Freedom where he had experienced punishment.
Possibility where he had experienced shame.
That’s a hard thing to look at, especially when you’ve had a few drinks and all the old feelings are still sitting right there under the surface.
And to be honest, I get it.
Not the hating me part. But the grief underneath it.
Because there’s something uniquely cruel about being punished for being yourself, and then years later having to watch someone else live more freely in the thing that hurt you.
Even if that other person didn’t cause the hurt.
The Long Afterlife of High School
What that moment really showed me is that high school doesn’t always end when school ends.
Sometimes it just goes underground.
It shows up years later at Beresford on a Sunday with two vodka sodas and a grievance.
It lingers in people’s bodies. In their confidence. In the way they move through rooms. In the stories they still tell themselves about who got hurt, who got away with what, and who was allowed to become themselves without being publicly punished for it.
I think that’s what shook me most.
Not that he remembered.
But that it still mattered enough to erupt.
Because if I’m honest, I think part of me had assumed we all left that town and became new people. That once enough time had passed, whatever happened back then had blurred at the edges for everyone else too.
Clearly not.
Some things stay live in the system much longer than you think.
I don’t think there’s a neat moral to this story.
I wasn’t responsible for what happened to him.
But I wasn’t untouched by the system that made it possible either.
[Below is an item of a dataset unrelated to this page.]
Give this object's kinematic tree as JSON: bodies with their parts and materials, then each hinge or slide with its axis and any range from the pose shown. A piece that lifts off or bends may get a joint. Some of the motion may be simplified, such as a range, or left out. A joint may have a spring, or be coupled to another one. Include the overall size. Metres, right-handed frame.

I was just luckier. Better hidden. More legible in the “right” ways.
And maybe that’s the conclusion I keep coming back to:
Sometimes the people who look like they escaped unscathed didn’t.
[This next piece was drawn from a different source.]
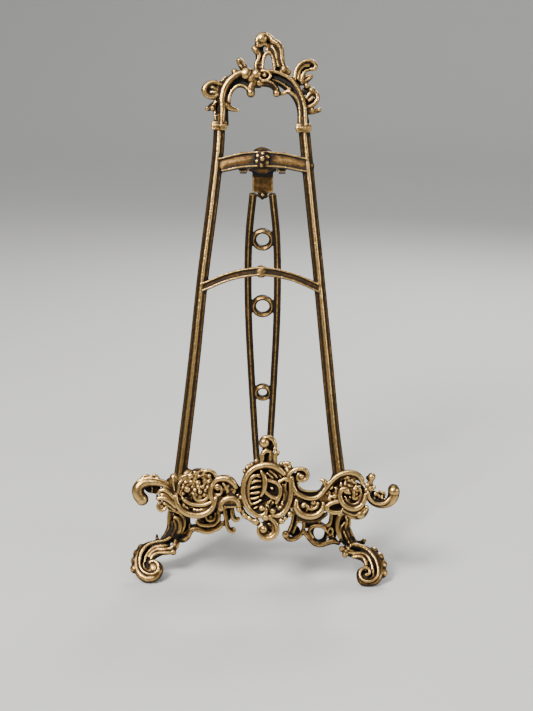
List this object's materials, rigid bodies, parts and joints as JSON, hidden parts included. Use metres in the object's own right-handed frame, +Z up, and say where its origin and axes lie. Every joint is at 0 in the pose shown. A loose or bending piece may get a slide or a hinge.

They just got through differently.
Still, I think about him sometimes.
I hope he got gentler with himself.
I hope he found people who let him be fully who he was without consequence.
And I hope, wherever he is now, he’s having much better Sundays than the one where he confronted his namesake in the middle of Beresford and accidentally asked a much bigger question than either of us could answer at the time.